# Calculate posterior predictions
$$
\newcommand{\given}{\vert}
\newcommand{\text}{\mathrm{text}}
\newcommand{\xtext}{w_1, w_2 \ldots w_n}
$$    

The following calculates the posterior prediction over words conditioned a text.

Given a text $\text$, the posterior predictive distribution is, informally speaking, the distribution over words that are consistent with the discourse topics of the $\text$. It is calculated as follows:
$$
\begin{align}
\mathrm{P}(w \given \phi, \text, a, m) &= \int \mathrm{P}(w \given \phi, \pi) \mathrm{P}(\pi \given \text, a, m) d\pi,\\
&= \int \big[ \sum_{\{x\}} \mathrm{P}(w \given \phi, x)\mathrm{P}(x \given \pi) \big] \mathrm{P}(\pi \given \text, a, m) d\pi
\end{align}
$$
where $\mathrm{P}(\pi \given \text, a, m)$ is the posterior distribution over topic distributions of text $\text$ and $\phi$ is the set of $K$ component topics and $a$, $m$ are the hyper-parameters of the Dirichlet prior over the per document mixing distribution.
 

In [1]:
import os
import errno
import utils
import numpy

from utils import topicmodels

from itertools import cycle

import cPickle as pickle

import datetime

## Download files for the topic model

Get data and some MCMC state samples for a HDPMM topic model. For each file, we provide its sha256 hash to check its integrity. If the files are already downloaded, the `curl` will not try to redownload them, but will just check their integrity. If the downloaded files are bz2 compressed, they will be uncompressed unless uncompressed versions exists already in the `cache_directory`.

In [2]:
url_root = 'http://www.lawsofthought.org/shared'

cache_directory = '_cache'

filenames = {
    'experiment_cfg' : [('Brismo.cfg',
                         '909d9f8de483c4547f26fb4c34b91e12908ab5c144e065dc0fe6c1504b1f22c9')],
    'corpus' : [('bnc_78723408_250_500_49328.npz.bz2', 
                 'b9d828f7697871e01a263b8f3978911c70ff45cab9af4c86fbb43c3baef969d9')],
    'mcmc_samples' : [('hdptm_061216085831_7090_state_12946.npz.bz2', 
                       '9ba9850ff51fd60b679fd2af85cbaa4b3d69a2f31f4a0705475c0fffe3374330')]
}

topicmodels.curl(url_root, 
                 filenames['experiment_cfg'] + filenames['corpus'] + filenames['mcmc_samples'], 
                 cache=cache_directory,
                 verbose=False)

Now load up the corpus and one of the state samples.

In [3]:
corpus_data = topicmodels.load(filenames['corpus'][0][0], 
                               cache=cache_directory,
                               verbose=False)

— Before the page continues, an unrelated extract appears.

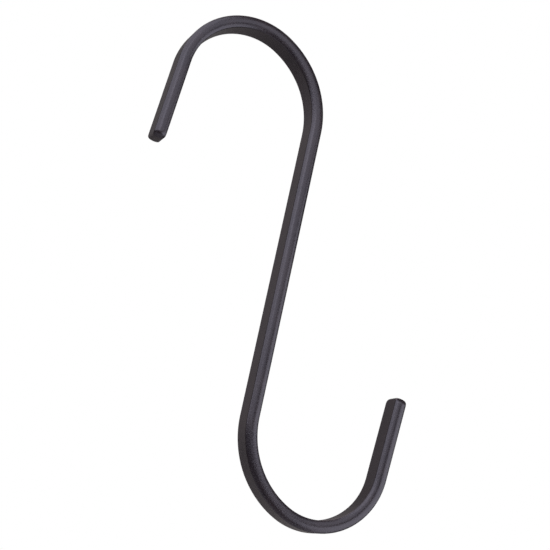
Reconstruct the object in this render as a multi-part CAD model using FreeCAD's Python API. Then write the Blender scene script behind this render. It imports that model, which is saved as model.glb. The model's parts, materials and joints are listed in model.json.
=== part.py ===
"""S-hook bent from one flat steel bar with crowned narrow sides, and coated black all over.

Millimetres. +Z points up along the shank and Y runs through the depth of the bar, so the hook lies in the
XZ plane. The origin is on the axis of the upper seat, where the centre of a hanging rail sits. The upper
hook opens towards -X and the lower hook towards +X.
"""
import FreeCAD
import Part

import math
import os

Vector = FreeCAD.Vector

# The bar
bar_thickness = 4.0        # across the flat sides, in the plane of the hook
bar_depth = 8.0            # from crown to crown, along Y
crown_rise = 0.6           # how far each narrow side bulges past its corners
corner_radius = 0.35       # softened corner between a flat side and a crown

# The bends, measured to the middle of the bar
shank_length = 99.0        # straight run between the two hooks
wide_bend_radius = 30.0    # first part of each bend, beside the shank
wide_bend_angle = 65.5     # degrees
seat_angle = 110.0         # degrees, the part of each bend that holds a rail
upper_seat_radius = 23.0
lower_seat_radius = 22.0
upper_leg_length = 28.6    # straight run from the seat to the tip
lower_leg_length = 28.1

# The tips
tip_side_radius = 1.2      # softened edge where the end of a leg meets a flat side
tip_crown_radius = 2.0     # softened edge where it meets a crown
tip_blend = 0.03           # how far outside the bar's own surface that rounding starts

# The coating
coating_thickness = 0.12   # baked powder coat, the same all over

half_thickness = bar_thickness / 2
half_depth = bar_depth / 2
crown_radius = (half_thickness**2 + crown_rise**2) / (2 * crown_rise)
crown_centre_y = half_depth - crown_radius
corner_centre_x = half_thickness - corner_radius
corner_centre_y = crown_centre_y + math.sqrt((crown_radius - corner_radius) ** 2 - corner_centre_x**2)


def arc_about(centre, radius, start_angle, end_angle):
    """An arc in the XY plane from one angle to another, in radians."""
    angles = (start_angle, (start_angle + end_angle) / 2, end_angle)
    points = [centre + Vector(math.cos(a), math.sin(a), 0) * radius for a in angles]
    return Part.Arc(*points).toShape()


def section(growth):
    """The bar's section in the XY plane, grown outwards by the given amount."""
    corner_turn = math.atan2(corner_centre_y - crown_centre_y, corner_centre_x)
    corner = Vector(corner_centre_x, corner_centre_y, 0)
    crown = Vector(0, crown_centre_y, 0)
    side_x = half_thickness + growth
    low = Vector(side_x, -corner_centre_y, 0)
    high = Vector(side_x, corner_centre_y, 0)
    half = [
        Part.LineSegment(low, high).toShape(),
        arc_about(corner, corner_radius + growth, 0, corner_turn),
        arc_about(crown, crown_radius + growth, corner_turn, math.pi - corner_turn),
        arc_about(Vector(-corner.x, corner.y, 0), corner_radius + growth, math.pi - corner_turn, math.pi),
    ]
    other_half = [edge.rotated(Vector(), Vector(0, 0, 1), 180) for edge in half]
    return Part.Face(Part.Wire(half + other_half))


def round_ended(block, radius, length):
    """A block that stands along +Z, with the edges of its far end rounded."""
    end_edges = [edge for edge in block.Edges if edge.BoundBox.ZMin > length / 2]
    return block.makeFillet(radius, end_edges)


def side_block(length, growth):
    """A block along +Z that follows both flat sides and stands clear of both crowns, rounded at its end."""
    side_x = half_thickness + growth + tip_blend
    block = Part.makeBox(2 * side_x, 2 * bar_depth, length + growth, Vector(-side_x, -bar_depth, 0))
    return round_ended(block, tip_side_radius + growth, length)


def crown_block(length, growth):
    """A round block along +Z that follows both crowns at their middle, rounded at its end."""
    block = Part.makeCylinder(half_depth + growth + tip_blend, length + growth)
    return round_ended(block, tip_crown_radius + growth, length)


def leg(length, growth):
    """A straight leg along +Z from the origin, its end softened along the flat sides and both crowns."""
    face = section(growth)
    straight = face.extrude(Vector(0, 0, length + growth))
    softened = straight.common(side_block(length, growth)).common(crown_block(length, growth))
    softest = max(tip_side_radius, tip_crown_radius) + growth
    if straight.Volume - softened.Volume > face.Area * softest:
        raise ValueError("softening the tip has cut into the rest of the leg")
    return softened


def bent(face, radius, angle):
    """The section swept round a bend that turns from +Z towards -X."""
    return face.revolve(Vector(-radius, 0, 0), Vector(0, -1, 0), angle)


def at_bend_end(shape, radius, angle):
    """A shape that starts at the origin along +Z, moved to the far end of a bend."""
    return shape.rotated(Vector(-radius, 0, 0), Vector(0, -1, 0), angle)


def hook(seat_radius, leg_length, growth):
    """One hook from its shank end at the origin: wide bend, seat and leg."""
    wide = bent(section(growth), wide_bend_radius, wide_bend_angle)
    seat = bent(section(growth), seat_radius, seat_angle)
    straight_leg = at_bend_end(leg(leg_length, growth), seat_radius, seat_angle)
    past_wide_bend = [at_bend_end(piece, wide_bend_radius, wide_bend_angle) for piece in (seat, straight_leg)]
    return [wide] + past_wide_bend


def seat_axis(seat_radius):
    """The centre of a seat, from its hook's shank end."""
    turn = math.radians(wide_bend_angle)
    step = wide_bend_radius - seat_radius
    return Vector(step * math.cos(turn) - wide_bend_radius, 0, step * math.sin(turn))


def whole_hook(growth):
    """The S-hook as one solid, with its surface grown outwards by the given amount."""
    shank = section(growth).extrude(Vector(0, 0, -shank_length))
    upper = hook(upper_seat_radius, upper_leg_length, growth)
    lower = [
        piece.rotated(Vector(), Vector(0, 1, 0), 180).translated(Vector(0, 0, -shank_length))
        for piece in hook(lower_seat_radius, lower_leg_length, growth)
    ]
    joined = shank.multiFuse(upper + lower).removeSplitter()
    return joined.translated(-seat_axis(upper_seat_radius)).Solids[0]


def write(name, shape):
    """Check one sub-part and write it to its STEP file."""
    if not shape.isValid() or len(shape.Solids) != 1:
        raise ValueError(name + " is not one valid solid")
    shape.exportStep(os.path.join("parts", name + ".step"))
    print(name, "volume", round(shape.Volume, 2), "mm3, box", shape.optimalBoundingBox(True, False))


os.makedirs("parts", exist_ok=True)
steel_bar = whole_hook(0)
black_coating = whole_hook(coating_thickness).cut(steel_bar)
write("steel_bar", steel_bar)
write("black_coating", black_coating)
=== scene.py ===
"""A black-coated S-hook of flat steel bar, dressed for a studio picture.

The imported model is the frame: the pieces made here stand where it says, and a check stops the script if
their sizes part from it. Metres, Z up, with the origin on the axis of the upper seat.
"""
import json
import math

import bpy
from bpy.props import FloatProperty, FloatVectorProperty, PointerProperty
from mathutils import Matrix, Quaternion, Vector, noise


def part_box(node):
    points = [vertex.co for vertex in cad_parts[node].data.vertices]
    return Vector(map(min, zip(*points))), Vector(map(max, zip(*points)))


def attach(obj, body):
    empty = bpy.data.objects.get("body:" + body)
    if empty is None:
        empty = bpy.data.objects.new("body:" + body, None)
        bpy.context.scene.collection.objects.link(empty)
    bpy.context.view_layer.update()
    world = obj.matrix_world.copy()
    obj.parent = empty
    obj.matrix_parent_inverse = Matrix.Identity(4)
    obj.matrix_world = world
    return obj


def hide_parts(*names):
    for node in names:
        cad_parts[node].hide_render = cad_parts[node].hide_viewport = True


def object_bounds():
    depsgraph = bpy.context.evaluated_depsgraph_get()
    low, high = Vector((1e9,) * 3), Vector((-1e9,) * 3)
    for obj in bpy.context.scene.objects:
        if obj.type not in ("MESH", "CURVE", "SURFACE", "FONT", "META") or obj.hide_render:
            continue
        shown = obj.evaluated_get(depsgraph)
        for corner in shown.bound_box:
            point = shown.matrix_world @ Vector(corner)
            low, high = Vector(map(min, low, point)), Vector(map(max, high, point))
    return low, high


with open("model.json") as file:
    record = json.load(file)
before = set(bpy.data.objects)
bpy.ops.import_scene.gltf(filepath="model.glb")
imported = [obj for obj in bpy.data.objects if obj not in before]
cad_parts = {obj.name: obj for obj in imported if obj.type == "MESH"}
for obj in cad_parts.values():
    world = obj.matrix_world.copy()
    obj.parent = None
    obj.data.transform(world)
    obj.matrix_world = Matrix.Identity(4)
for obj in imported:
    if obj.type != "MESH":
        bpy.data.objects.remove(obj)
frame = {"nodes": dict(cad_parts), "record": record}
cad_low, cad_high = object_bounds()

bl_info = {
    "name": "Coated S-Hook",
    "version": (1, 0, 0),
    "blender": (4, 5, 0),
    "location": "View3D > Sidebar > S-Hook",
    "description": "Builds the coating, steel and studio of a flat-bar S-hook",
    "category": "Object",
}

MM = 0.001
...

state = topicmodels.load(filenames['mcmc_samples'][0][0],
                         cache=cache_directory,
                         verbose=False)

In [4]:
texts = topicmodels.get_experiment_texts('Brismo.cfg', cache=cache_directory)

In [5]:
model = topicmodels.PosteriorPredictive(corpus_data, state, verbose=True)

In [6]:
from ipyparallel import Client

clients = Client()

clients.block = True

clients[:].push(dict(
    model=model,
    texts=texts)
);

view = clients.load_balanced_view()

In [7]:
random = numpy.random.RandomState(1001)
arguments = zip(texts.keys(), 
                random.randint(1001, 10001, size=len(texts.keys())))

In [8]:
func = lambda argument : (argument[0],
                          model.posterior_prediction(texts[argument[0]], 
                                                     seed=argument[1], 
                                                     burn_in_iterations=100000, 
                                                     iterations=50000, 
                                                     max_attempts_to_converge=15))

_posterior_predictions = view.map(func, arguments)

posterior_predictions = {}
for x, y in _posterior_predictions:
    posterior_predictions[x] = y[0]

In [9]:
failed_to_converge = []
for x,y in _posterior_predictions:
    if numpy.round(y[1], 2) > 1.01:
        failed_to_converge.append(x)

arguments_retry = []
for name in cycle(failed_to_converge):
    arguments_retry.append((name, random.randint(101, 1001)))
    if len(arguments_retry) >= len(clients):
        break

func = lambda argument : (argument[0],
                          model.posterior_prediction(texts[argument[0]], 
                                                     seed=argument[1], 
                                                     burn_in_iterations=100000, 
                                                     iterations=50000, 
                                                     max_attempts_to_converge=2))

posterior_predictions_retry = view.map(func, arguments_retry)

In [10]:
for x,y in posterior_predictions_retry:
    if y[1] < 1.01:
        posterior_predictions[x] = y[0]
        break
else:
    raise Exception('No chain converged.')

In [11]:
for text_name in sorted(posterior_predictions.keys(), key=lambda args: int(args.split('_')[1])):
    print(text_name)
    print('-'*len(text_name))
    print(texts[text_name])
    print('='*10)
    print(topicmodels.topic2str(posterior_predictions[text_name], corpus_data['vocabulary']))
    print('='*50)
    print('')

text_0
------
‘I don't know what I did without it’ is the sentiment. There is a difference
between fully automatic washing machines — which change the nature of the task
altogether — and ‘twin tub’ machines where the hot wet washing has to be
lifted manually into a separate drying compartment. The women who had this type
of machine complained about the considerable amount of work still required of
the housewife, and the mess on the kitchen floor to be cleared up afterwards. In
a similar way the launderette does not remove the physical drudgery of washing.
The housewife has to get the washing there in the first place, she has to unload
it, sort it, sit and watch it wash and dry (or dash out to shop in the interim)
and then pack it all up again. This, when there is a baby in the pram and a two-
or three-year-old to attend to, is no mean feat.
housework,water,housewife,machine,washing,women,bath,clean,machines,time,job,home,clothes,day,cleaning,wash,domestic,housewives,bathroom,wife,house

In [12]:
timestamp = datetime.datetime.now().strftime('%Y.%m.%d.%s')

with open('_cache/posterior_predictions.%s.pkl' % timestamp, 'wb') as f:
    pickle.dump(posterior_predictions, f, protocol=2)